* **OBJECTIVE**
Copy the data exactly from the line that contains "Reconstruct the object in this render as an" through the line that contains "wall's inner face.", keeping both end lines and leaving out everything else.

[Start of DATA SUPPLIED]

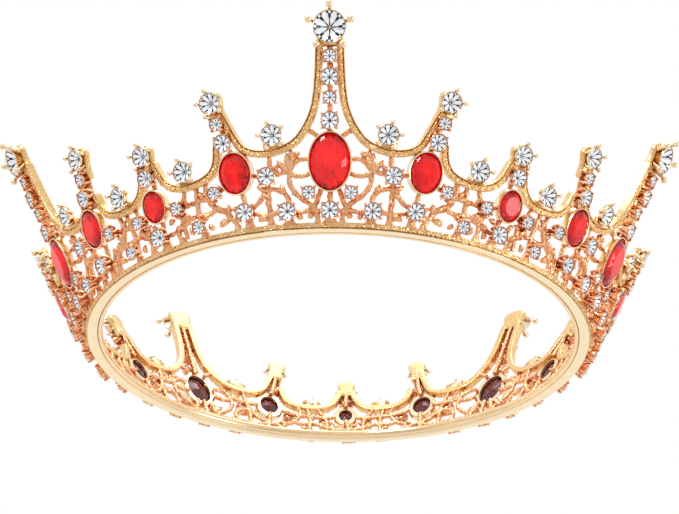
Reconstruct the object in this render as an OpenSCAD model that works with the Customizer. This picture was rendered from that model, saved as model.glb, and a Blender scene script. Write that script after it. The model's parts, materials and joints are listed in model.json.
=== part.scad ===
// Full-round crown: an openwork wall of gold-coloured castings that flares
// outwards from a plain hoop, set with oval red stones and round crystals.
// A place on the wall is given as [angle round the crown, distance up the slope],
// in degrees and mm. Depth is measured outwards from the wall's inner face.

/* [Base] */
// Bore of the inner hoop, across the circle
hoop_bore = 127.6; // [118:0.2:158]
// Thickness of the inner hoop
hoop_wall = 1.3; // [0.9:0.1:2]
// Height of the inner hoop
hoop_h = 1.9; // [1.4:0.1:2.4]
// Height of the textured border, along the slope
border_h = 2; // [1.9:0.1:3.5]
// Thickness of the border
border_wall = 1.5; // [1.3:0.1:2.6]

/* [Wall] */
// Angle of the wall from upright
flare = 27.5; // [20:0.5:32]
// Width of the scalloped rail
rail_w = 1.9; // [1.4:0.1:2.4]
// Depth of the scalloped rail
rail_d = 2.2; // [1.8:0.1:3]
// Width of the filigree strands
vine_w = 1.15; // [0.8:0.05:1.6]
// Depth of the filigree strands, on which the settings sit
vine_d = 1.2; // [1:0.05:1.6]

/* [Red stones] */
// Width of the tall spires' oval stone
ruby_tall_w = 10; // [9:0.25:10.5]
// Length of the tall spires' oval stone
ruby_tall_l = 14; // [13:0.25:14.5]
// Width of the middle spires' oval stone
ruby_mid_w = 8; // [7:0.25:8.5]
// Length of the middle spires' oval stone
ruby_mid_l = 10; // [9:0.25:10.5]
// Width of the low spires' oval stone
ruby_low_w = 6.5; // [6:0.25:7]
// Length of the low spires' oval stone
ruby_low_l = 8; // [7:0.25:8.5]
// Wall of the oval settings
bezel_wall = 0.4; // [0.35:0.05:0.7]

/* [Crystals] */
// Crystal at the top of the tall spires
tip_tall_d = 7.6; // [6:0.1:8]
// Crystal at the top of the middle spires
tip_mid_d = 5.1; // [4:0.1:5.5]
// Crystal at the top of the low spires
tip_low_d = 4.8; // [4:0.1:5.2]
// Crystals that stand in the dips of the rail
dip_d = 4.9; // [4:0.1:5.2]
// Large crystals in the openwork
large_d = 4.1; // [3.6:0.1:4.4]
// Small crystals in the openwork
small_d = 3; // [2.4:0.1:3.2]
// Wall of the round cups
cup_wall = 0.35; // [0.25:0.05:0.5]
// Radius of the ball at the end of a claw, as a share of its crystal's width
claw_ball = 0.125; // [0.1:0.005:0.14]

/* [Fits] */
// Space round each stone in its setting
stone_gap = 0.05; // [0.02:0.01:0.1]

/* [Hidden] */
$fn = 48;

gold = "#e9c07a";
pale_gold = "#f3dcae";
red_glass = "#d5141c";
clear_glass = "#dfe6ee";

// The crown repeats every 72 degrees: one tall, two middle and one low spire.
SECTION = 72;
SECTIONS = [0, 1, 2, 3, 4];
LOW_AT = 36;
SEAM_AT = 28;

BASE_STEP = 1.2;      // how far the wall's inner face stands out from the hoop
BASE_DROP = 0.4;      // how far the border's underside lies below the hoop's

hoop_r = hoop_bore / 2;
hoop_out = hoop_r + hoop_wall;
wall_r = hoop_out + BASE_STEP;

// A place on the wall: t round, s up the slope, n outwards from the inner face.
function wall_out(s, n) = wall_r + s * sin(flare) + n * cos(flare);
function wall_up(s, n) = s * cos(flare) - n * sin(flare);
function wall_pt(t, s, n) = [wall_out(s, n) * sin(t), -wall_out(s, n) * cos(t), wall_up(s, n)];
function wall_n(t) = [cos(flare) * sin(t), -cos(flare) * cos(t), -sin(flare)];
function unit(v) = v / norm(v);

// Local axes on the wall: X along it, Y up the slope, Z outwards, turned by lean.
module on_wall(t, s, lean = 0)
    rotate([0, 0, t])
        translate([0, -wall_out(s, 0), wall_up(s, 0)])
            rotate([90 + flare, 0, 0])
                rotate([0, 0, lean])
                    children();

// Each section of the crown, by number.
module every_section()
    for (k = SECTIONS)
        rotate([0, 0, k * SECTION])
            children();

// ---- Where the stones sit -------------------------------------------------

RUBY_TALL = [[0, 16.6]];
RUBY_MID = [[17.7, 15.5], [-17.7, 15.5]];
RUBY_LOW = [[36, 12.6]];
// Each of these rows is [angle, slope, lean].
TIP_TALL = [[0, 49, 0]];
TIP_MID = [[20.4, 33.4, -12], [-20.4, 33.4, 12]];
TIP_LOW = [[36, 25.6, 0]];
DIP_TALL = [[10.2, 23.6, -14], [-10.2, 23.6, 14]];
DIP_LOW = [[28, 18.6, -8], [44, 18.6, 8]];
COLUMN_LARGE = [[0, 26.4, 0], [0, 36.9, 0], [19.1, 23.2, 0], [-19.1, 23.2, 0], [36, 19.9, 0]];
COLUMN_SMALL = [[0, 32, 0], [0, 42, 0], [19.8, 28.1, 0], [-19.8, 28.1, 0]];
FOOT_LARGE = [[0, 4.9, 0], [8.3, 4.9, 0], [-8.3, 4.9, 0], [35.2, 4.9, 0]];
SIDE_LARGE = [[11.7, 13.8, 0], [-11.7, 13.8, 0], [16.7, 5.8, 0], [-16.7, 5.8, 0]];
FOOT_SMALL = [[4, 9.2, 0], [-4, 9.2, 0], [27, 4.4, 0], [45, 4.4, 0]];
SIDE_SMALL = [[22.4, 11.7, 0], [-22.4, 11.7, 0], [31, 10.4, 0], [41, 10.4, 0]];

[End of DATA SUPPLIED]
[Start of DATA SUPPLIED]

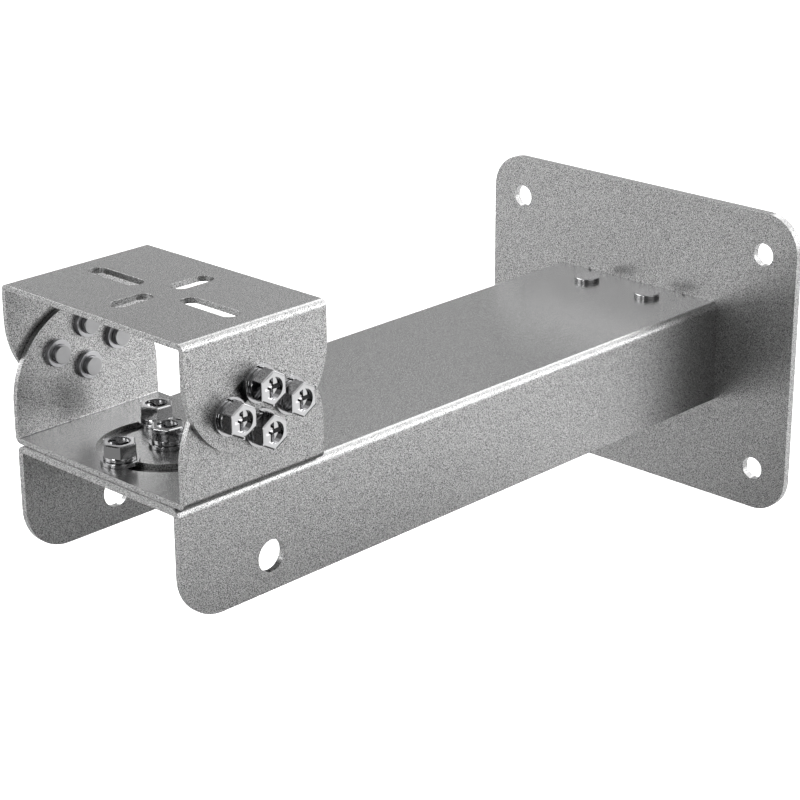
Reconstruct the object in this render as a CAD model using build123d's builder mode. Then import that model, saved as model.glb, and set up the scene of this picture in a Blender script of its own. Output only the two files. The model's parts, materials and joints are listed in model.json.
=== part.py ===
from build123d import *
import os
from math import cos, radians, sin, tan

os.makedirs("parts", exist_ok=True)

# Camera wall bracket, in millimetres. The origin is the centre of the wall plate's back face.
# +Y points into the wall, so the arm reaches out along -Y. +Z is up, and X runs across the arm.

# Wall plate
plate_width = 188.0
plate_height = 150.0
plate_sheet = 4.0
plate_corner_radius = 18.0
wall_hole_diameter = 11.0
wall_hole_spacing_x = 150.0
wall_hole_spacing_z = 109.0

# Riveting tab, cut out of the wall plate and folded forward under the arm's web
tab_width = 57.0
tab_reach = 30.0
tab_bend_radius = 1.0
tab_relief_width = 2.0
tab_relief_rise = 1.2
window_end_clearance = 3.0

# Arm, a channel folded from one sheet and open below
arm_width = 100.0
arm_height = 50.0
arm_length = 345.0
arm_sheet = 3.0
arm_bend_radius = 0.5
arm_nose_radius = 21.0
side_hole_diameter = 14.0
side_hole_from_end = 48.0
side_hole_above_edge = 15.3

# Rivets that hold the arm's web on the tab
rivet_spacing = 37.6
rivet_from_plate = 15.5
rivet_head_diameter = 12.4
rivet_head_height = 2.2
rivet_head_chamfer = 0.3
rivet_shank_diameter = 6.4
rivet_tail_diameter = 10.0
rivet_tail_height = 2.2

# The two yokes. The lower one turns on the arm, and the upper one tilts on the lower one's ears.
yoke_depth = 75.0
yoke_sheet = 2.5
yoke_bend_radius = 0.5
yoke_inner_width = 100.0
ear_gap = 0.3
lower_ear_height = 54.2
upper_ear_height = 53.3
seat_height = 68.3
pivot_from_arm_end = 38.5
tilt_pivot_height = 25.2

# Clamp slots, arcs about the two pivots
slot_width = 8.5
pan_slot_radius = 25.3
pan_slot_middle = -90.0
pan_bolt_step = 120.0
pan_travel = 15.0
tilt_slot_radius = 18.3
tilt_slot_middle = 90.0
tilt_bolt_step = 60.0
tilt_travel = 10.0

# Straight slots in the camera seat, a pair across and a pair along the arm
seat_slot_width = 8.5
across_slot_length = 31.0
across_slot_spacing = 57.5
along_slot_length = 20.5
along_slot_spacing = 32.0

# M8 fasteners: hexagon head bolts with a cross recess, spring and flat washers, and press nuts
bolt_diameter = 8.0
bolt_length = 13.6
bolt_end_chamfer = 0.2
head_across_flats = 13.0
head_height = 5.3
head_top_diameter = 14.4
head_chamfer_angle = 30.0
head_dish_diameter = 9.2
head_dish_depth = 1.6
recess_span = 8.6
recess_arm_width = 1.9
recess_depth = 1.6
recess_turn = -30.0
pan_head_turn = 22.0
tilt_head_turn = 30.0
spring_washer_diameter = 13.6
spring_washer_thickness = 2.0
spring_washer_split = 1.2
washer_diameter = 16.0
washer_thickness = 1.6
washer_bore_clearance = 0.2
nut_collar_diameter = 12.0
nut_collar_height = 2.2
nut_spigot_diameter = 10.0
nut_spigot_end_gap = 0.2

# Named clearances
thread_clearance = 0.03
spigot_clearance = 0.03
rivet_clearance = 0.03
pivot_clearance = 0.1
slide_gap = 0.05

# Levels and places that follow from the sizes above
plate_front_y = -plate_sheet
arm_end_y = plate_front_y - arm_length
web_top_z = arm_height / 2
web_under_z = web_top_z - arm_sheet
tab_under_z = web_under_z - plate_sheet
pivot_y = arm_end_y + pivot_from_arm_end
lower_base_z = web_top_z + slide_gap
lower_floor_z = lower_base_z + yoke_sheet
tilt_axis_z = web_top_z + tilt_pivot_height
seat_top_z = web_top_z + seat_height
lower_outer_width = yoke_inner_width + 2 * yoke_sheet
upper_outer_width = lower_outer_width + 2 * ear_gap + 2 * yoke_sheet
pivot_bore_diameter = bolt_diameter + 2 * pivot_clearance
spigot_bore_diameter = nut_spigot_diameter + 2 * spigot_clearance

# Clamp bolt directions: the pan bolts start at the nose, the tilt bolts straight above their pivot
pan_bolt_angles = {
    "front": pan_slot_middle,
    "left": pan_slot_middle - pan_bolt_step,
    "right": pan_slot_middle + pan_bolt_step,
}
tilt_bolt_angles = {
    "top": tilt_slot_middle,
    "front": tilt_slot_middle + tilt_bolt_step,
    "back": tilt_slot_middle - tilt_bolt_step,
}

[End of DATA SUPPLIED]

* **ANSWER TO THE TASK**
Reconstruct the object in this render as an OpenSCAD model that works with the Customizer. This picture was rendered from that model, saved as model.glb, and a Blender scene script. Write that script after it. The model's parts, materials and joints are listed in model.json.
=== part.scad ===
// Full-round crown: an openwork wall of gold-coloured castings that flares
// outwards from a plain hoop, set with oval red stones and round crystals.
// A place on the wall is given as [angle round the crown, distance up the slope],
// in degrees and mm. Depth is measured outwards from the wall's inner face.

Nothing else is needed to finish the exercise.